Unable to load model
(LLM beginner, I'm probably the issue but because I found no documentation except the ReadMe, I'm here)
The bug When trying to load a model with an exemple from the ReadMe, I only get an infinite loading time. Only one thread is used and nothing is loaded in the RAM. Nothing happens on the GPU. The model : https://huggingface.co/decapoda-research/llama-7b-hf
It took me a few tries to find a model that works but after a lot of error messages, I think I installed all the dependences that aren't installed at the same time as Guidance (Pytorch, Tensorflow, Transformers...).
To Reproduce
import guidance
guidance.llm = guidance.llms.Transformers(r"C:\path\to\models\llama-7b-hf", device=0)
System info:
- OS : Windows 10
- Guidance Version : 0.0.61
- Anaconda + Jupyter lab
- AMD Ryzen 5 5500
- AMD Radeon RX 6800 XT
https://huggingface.co/decapoda-research/llama-7b-hf has a bug in their token_config and doesn't work with AutoTokenizer, but you can load Llama models (fine-tuned variants also work but usually have some extra prompt syntax) using
import guidance
guidance.llm = guidance.llms.Transformers.LLaMA("decapoda-research/llama-7b-hf")
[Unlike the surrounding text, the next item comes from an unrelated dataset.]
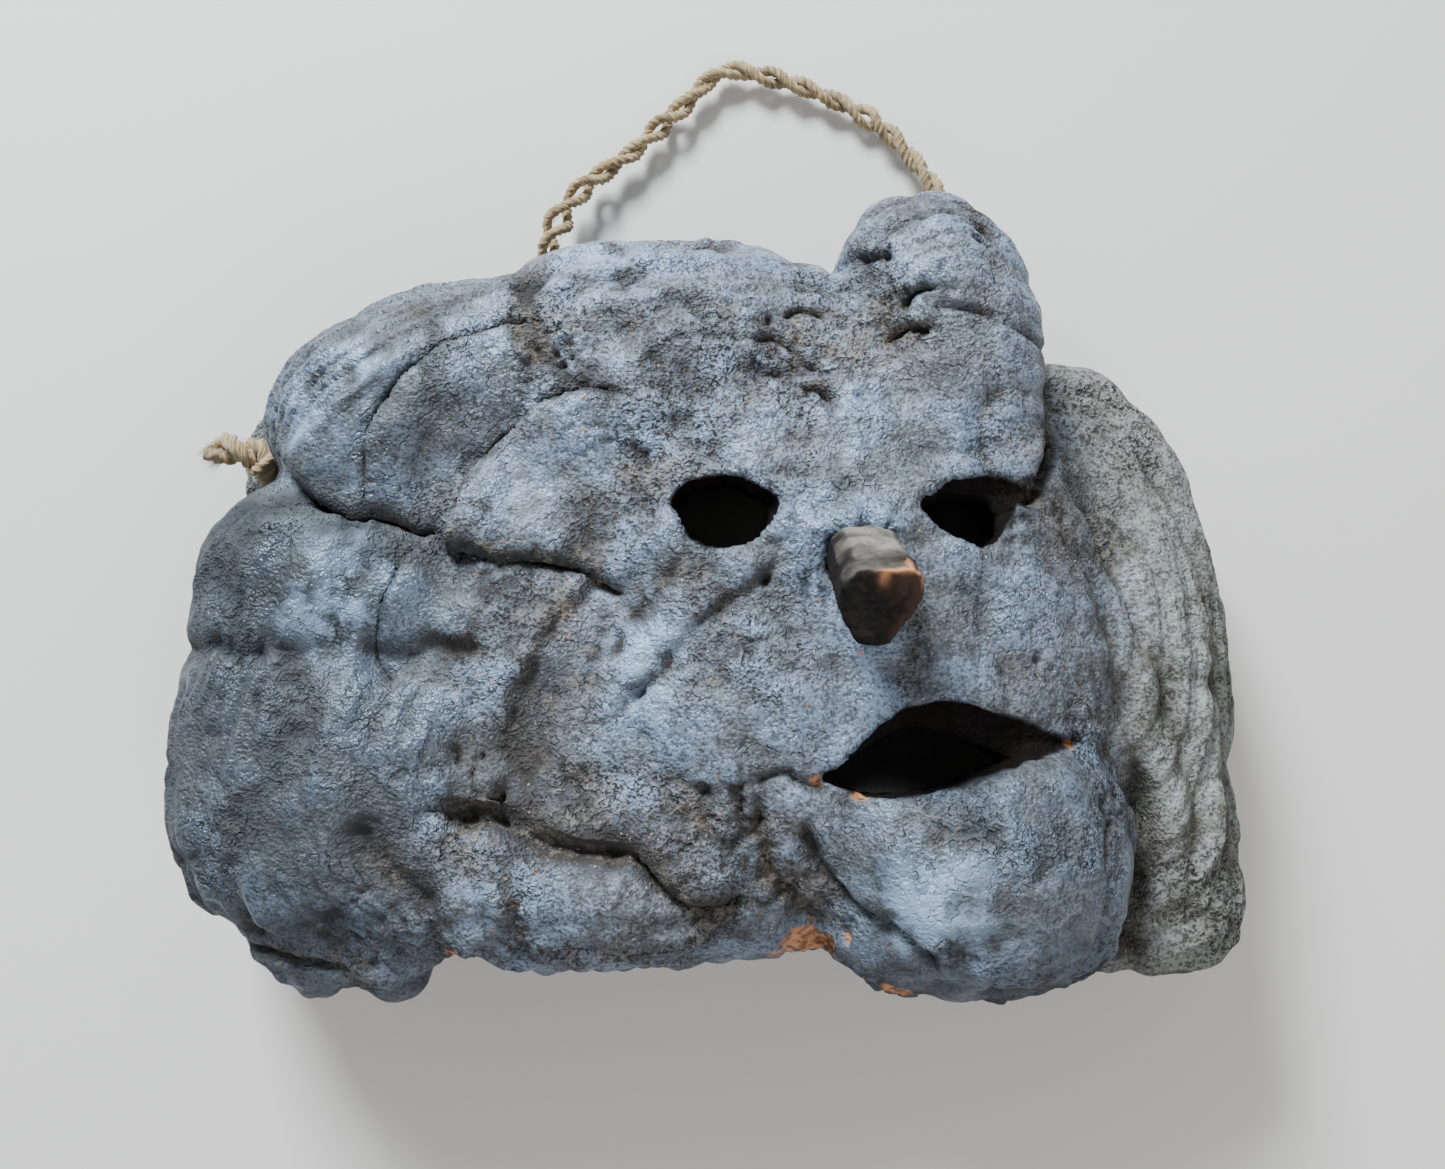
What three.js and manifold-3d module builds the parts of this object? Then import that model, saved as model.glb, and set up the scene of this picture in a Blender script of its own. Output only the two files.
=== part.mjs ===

If nothing works, you can always load the model and tokenizer using transformers and pass it to guidance.llms.Transformers
import guidance
from transformers import AutoTokenizer, AutoModelForCausalLM
tokenizer = AutoTokenizer.from_pretrained("HuggingFace_repository")
model = AutoModelForCausalLM.from_pretrained("HuggingFace_repository")
guidance.llm = guidance.llms.Transformers(model=model, tokenizer=tokenizer)
Llama can take up some time to load (usually around a few minutes) and even longer for inference. Load the model onto GPU if possible or load a quantized version of the model (I think 🤗 accelerate provides the functionality to load HF models in 4-bit and 8-bit versions out of the box).